While BERC sets electricity prices for most companies, United Group sells at its own rates, sidestepping regulatory control.

Under the current legal framework, Bangladesh has two categories of private power plants: Independent Power Producers (IPPs) and Captive Power Plants (CPPs).

IPPs are required to supply electricity to the government as per its demand and have no scope for external sales.

Conversely, CPPs, deemed commercial, can sell surplus power under specific conditions, with BERC responsible for setting rates.

United Power Generation and Distribution Company’s gas-fired plants in Dhaka EPZ and Chittagong EPZ—totalling 86 MW and 72 MW respectively—have flagrantly ignored these laws.

BERC had fixed the gas price for CPPs at 30 Taka per cubic metre, while the rate for IPPs was set at Tk16.

United Group lobbied for the IPP rate, leading to extensive correspondence between the Electricity Department and BERC.

Abdul Jalil, the then chairman of BERC, clearly stated that the law did not cover their operations as IPPs and that they were obligated to pay the CPP rate.

Despite this, the regulatory commission's order was ignored, escalating into a dispute between the executive and regulatory bodies, which resulted in the transfer of rate-setting authority from BERC to the executive branch.

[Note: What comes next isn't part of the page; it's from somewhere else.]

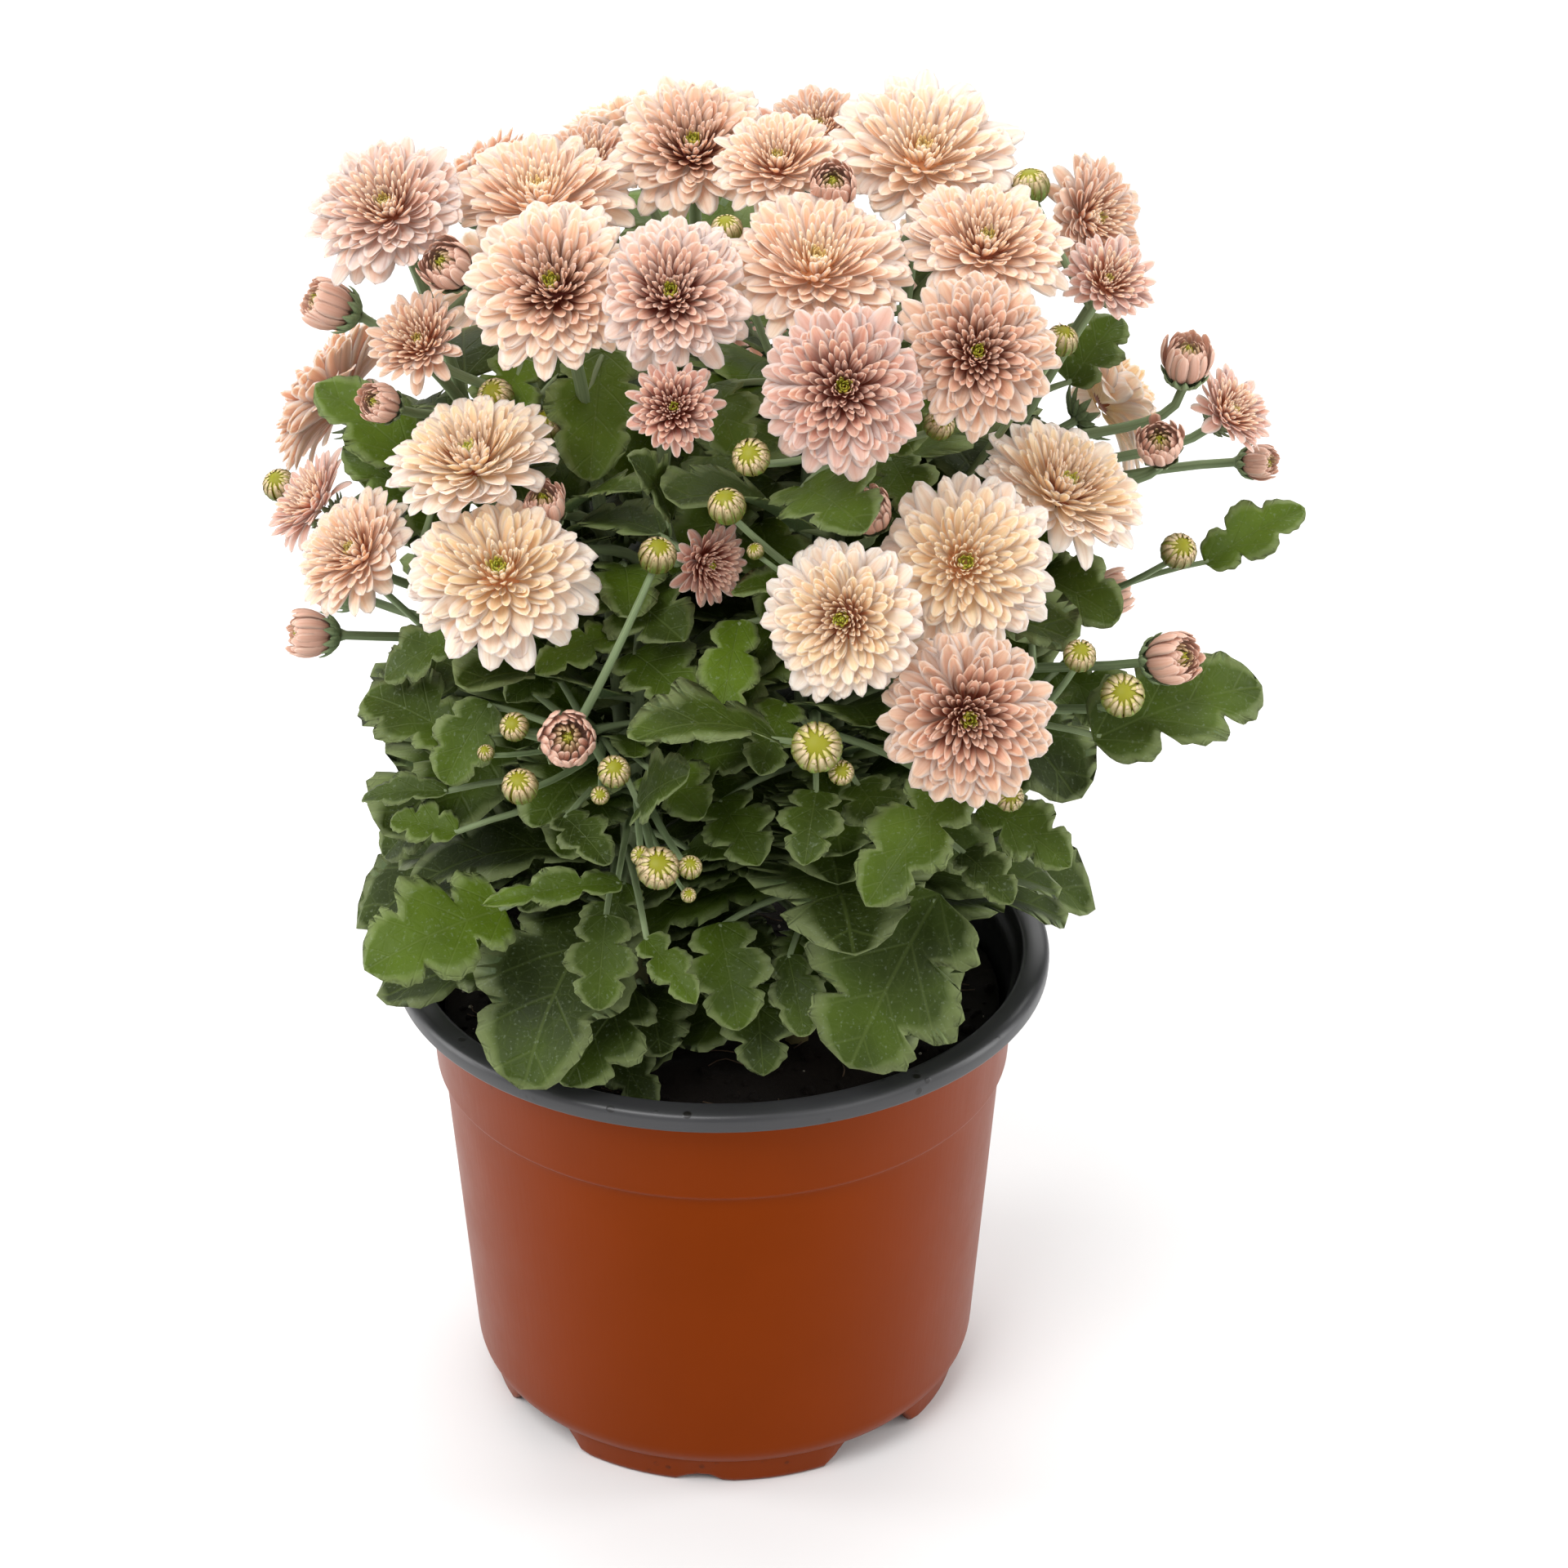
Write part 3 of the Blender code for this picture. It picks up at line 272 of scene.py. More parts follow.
tree.links.new(add(tree, "MapRange", {"Value": mottle, "To Min": 0.28, "To Max": 0.44}).outputs[0],
               shader.inputs["Roughness"])
bump = add(tree, "Bump", {"Height": dirt, "Strength": 0.2, "Distance": 0.0004})
tree.links.new(bump.outputs[0], shader.inputs["Normal"])
shader.inputs["IOR"].default_value = 1.49

# The sheet changes colour where its edge was rolled under, at the underside of the rim.
pot = put("pot_shell", pot_mesh, terracotta, grey)
lining_from = 1 + 4 * 12 + 3
ring_of = np.clip((pot_faces.min(axis=1) - 1) // POT_AROUND + 1, 0, None)
pot_mesh.polygons.foreach_set("material_index", (ring_of >= lining_from).astype(np.int32))
for number in range(DRAIN_COUNT):
    angle = 2 * np.pi / DRAIN_COUNT * (number + 0.5)
    drain_profile = np.array(((0, FOOT_HEIGHT - 3 * WALL), (DRAIN_RADIUS, FOOT_HEIGHT - 3 * WALL),
                              (DRAIN_RADIUS, FOOT_HEIGHT + 4 * WALL), (0, FOOT_HEIGHT + 4 * WALL)))
    drain_points = turned_points(drain_profile, 20) + DRAIN_RING * np.array((np.cos(angle), np.sin(angle), 0))
    drain = put("drain", make_mesh("drain", drain_points, skin_faces(1, 2, 20)))
    cut = pot.modifiers.new("cut", "BOOLEAN")
    cut.operation, cut.solver, cut.object = "DIFFERENCE", "MANIFOLD", drain
cut_mesh = bpy.data.meshes.new_from_object(pot.evaluated_get(bpy.context.evaluated_depsgraph_get()))
pot.modifiers.clear()
pot.data = cut_mesh
for item in [item for item in bpy.data.objects if item.name.startswith("drain")]:
    bpy.data.objects.remove(item)
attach(pot, "root")
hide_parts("pot")

# The potting soil is dark peat with bark crumbs, a few pale grains and fibres. It settles a finger's
# breadth below the rim, and its surface is lumpy from watering.
SOIL_HEIGHT = 93.0 * MM
SOIL_RIM = STEP_RADIUS - WALL - 0.9 * MM
SOIL_FLOOR = FOOT_HEIGHT + WALL + 0.3 * MM
SOIL_AROUND = 150
SOIL_RINGS = 52
LUMPS = 420
CRUMBS = 520
GRAINS = 70
FIBRES = 130
chance = np.random.default_rng(11)


def soil_height(x, y):
    """Soil level at a place: the settled bed plus round lumps, each a smooth hump of its own size."""
    far = np.hypot(x, y)
    bed = SOIL_HEIGHT + np.interp(far, (0, 22 * MM, 44 * MM, SOIL_RIM), (0, 0.8 * MM, -0.6 * MM, -1.2 * MM))
    away = ((x[..., None] - lump_x) ** 2 + (y[..., None] - lump_y) ** 2) / lump_wide ** 2
    return bed + (lump_high * np.exp(-away)).sum(axis=-1) - 0.5 * MM


lump_far = SOIL_RIM * np.sqrt(chance.random(LUMPS))
lump_turn = chance.random(LUMPS) * 2 * np.pi
lump_x, lump_y = lump_far * np.cos(lump_turn), lump_far * np.sin(lump_turn)
lump_wide = chance.uniform(1.2, 3.6, LUMPS) * MM
lump_high = lump_wide * chance.uniform(0.15, 0.42, LUMPS)
bed_far = np.linspace(SOIL_RIM, 0.4 * MM, SOIL_RINGS)
soil_profile = np.concatenate((
    ((0, SOIL_FLOOR), (BODY_FOOT_RADIUS - WALL - 0.9 * MM, SOIL_FLOOR),
     (BODY_TOP_RADIUS - WALL - 0.9 * MM, STEP_HEIGHT - 4 * MM), (SOIL_RIM, STEP_HEIGHT)),
    np.stack((bed_far, 0 * bed_far + SOIL_HEIGHT), axis=1), ((0, SOIL_HEIGHT),)))
soil_points = turned_points(soil_profile, SOIL_AROUND)
on_top = soil_points[:, 2] > STEP_HEIGHT + 1 * MM
soil_points[on_top, 2] = soil_height(soil_points[on_top, 0], soil_points[on_top, 1])
soil_mesh = make_mesh("soil_bed", soil_points, skin_faces(1, len(soil_profile) - 2, SOIL_AROUND))

# Moist peat: near black and matt, browner where it has dried, with a coarse grain.
peat, tree, shader = new_finish("moist peat soil")
place = add(tree, "TexCoord").outputs["Object"]
grain = add(tree, "TexNoise", {"Vector": place, "Scale": 900.0, "Detail": 6.0, "Roughness": 0.75}).outputs["Fac"]
damp = add(tree, "TexNoise", {"Vector": place, "Scale": 55.0, "Detail": 3.0}).outputs["Fac"]
dry = add(tree, "MixRGB", {"Fac": damp, "Color1": linear("#0E0B09"), "Color2": linear("#231A13")})
light = add(tree, "MapRange", {"Value": grain, "From Min": 0.62, "From Max": 0.80}).outputs[0]
tree.links.new(add(tree, "MixRGB", {"Fac": light, "Color1": dry.outputs[0], "Color2": linear("#4A3A2B")}).outputs[0],
               shader.inputs["Base Color"])
tree.links.new(add(tree, "Bump", {"Height": grain, "Strength": 0.7, "Distance": 0.0008}).outputs[0],
               shader.inputs["Normal"])
shader.inputs["Roughness"].default_value = 0.92
shader.inputs["Specular IOR Level"].default_value = 0.25
soil = put("soil_bed", soil_mesh, peat)
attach(soil, "root")
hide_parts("soil")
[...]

Mokbul E-Elahi Chowdhury, a former BERC member (Gas), expressed disbelief at how United Group secured IPP rates despite repeated rejections by BERC and the courts.

He remarked that the project was initiated as a CPP and saw no grounds for it to be classified as an IPP.

Abdul Jalil, former BERC chairman, also affirmed that the legal stance was clear, and any further developments were unknown to him.

United Group, undeterred by their legal defeats, sought intervention from the Prime Minister’s Office, which led to a directive from the Ministry of Power in February 2023, approving their request to be licensed as IPPs. This was issued despite being contrary to the fundamental legal and constitutional frameworks, as noted by energy adviser Dr Shamsul Alam.

He questioned the legitimacy of such approvals, arguing that they conflict with the state’s constitution and laws, and asserted that United Group's actions are unlawful.

Despite failing in court, United Group’s Chairman and Managing Director Moinuddin Hasan Rashid secured a letter from the Ministry, ostensibly signed by the Deputy Secretary of the Power Division, Saiful Azad, endorsing their pricing structure.

The letter, dated 25 March 2023, instructed BERC to set electricity tariffs based on IPP rates for United Group’s facilities.

In January 2023, amidst a broader increase in gas prices for the power, industrial, and commercial sectors, the price for gas used in electricity generation rose from Tk5.2 per unit to Tk14, while the rate for captive electricity consumers was set at Tk30 per unit, with incremental increases planned each month.